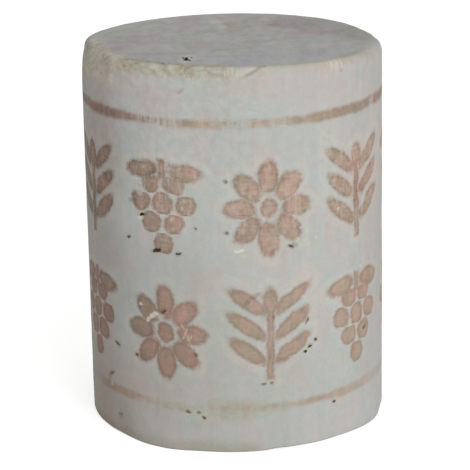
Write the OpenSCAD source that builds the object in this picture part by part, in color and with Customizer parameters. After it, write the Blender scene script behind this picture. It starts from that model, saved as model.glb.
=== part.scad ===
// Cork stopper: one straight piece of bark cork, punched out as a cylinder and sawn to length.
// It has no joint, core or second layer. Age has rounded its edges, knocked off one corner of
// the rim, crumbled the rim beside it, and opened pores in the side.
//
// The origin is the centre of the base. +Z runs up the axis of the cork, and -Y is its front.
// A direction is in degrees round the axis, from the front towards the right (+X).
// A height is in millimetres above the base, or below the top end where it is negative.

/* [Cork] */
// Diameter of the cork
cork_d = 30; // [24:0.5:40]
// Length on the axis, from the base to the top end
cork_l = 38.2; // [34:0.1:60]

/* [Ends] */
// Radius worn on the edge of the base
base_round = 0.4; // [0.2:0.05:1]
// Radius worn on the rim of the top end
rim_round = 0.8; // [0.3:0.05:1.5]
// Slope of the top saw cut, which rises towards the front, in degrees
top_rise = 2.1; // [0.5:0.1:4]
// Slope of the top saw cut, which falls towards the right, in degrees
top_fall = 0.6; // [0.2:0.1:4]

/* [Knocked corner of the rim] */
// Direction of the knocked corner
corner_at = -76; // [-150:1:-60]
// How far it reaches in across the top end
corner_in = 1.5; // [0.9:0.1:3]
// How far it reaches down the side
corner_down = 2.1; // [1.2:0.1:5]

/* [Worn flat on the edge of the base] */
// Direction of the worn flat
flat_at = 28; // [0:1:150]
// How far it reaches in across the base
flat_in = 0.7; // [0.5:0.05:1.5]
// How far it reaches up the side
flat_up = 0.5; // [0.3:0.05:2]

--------

*YOUR OBJECTIVE*: Extract all of the data exactly as written.

*FINAL RESULT*:
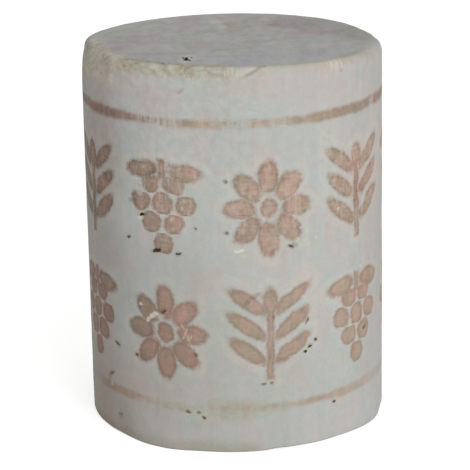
Write the OpenSCAD source that builds the object in this picture part by part, in color and with Customizer parameters. After it, write the Blender scene script behind this picture. It starts from that model, saved as model.glb.
=== part.scad ===
// Cork stopper: one straight piece of bark cork, punched out as a cylinder and sawn to length.
// It has no joint, core or second layer. Age has rounded its edges, knocked off one corner of
// the rim, crumbled the rim beside it, and opened pores in the side.
//
// The origin is the centre of the base. +Z runs up the axis of the cork, and -Y is its front.
// A direction is in degrees round the axis, from the front towards the right (+X).
// A height is in millimetres above the base, or below the top end where it is negative.

/* [Cork] */
// Diameter of the cork
cork_d = 30; // [24:0.5:40]
// Length on the axis, from the base to the top end
cork_l = 38.2; // [34:0.1:60]

/* [Ends] */
// Radius worn on the edge of the base
base_round = 0.4; // [0.2:0.05:1]
// Radius worn on the rim of the top end
rim_round = 0.8; // [0.3:0.05:1.5]
// Slope of the top saw cut, which rises towards the front, in degrees
top_rise = 2.1; // [0.5:0.1:4]
// Slope of the top saw cut, which falls towards the right, in degrees
top_fall = 0.6; // [0.2:0.1:4]

/* [Knocked corner of the rim] */
// Direction of the knocked corner
corner_at = -76; // [-150:1:-60]
// How far it reaches in across the top end
corner_in = 1.5; // [0.9:0.1:3]
// How far it reaches down the side
corner_down = 2.1; // [1.2:0.1:5]

/* [Worn flat on the edge of the base] */
// Direction of the worn flat
flat_at = 28; // [0:1:150]
// How far it reaches in across the base
flat_in = 0.7; // [0.5:0.05:1.5]
// How far it reaches up the side
flat_up = 0.5; // [0.3:0.05:2]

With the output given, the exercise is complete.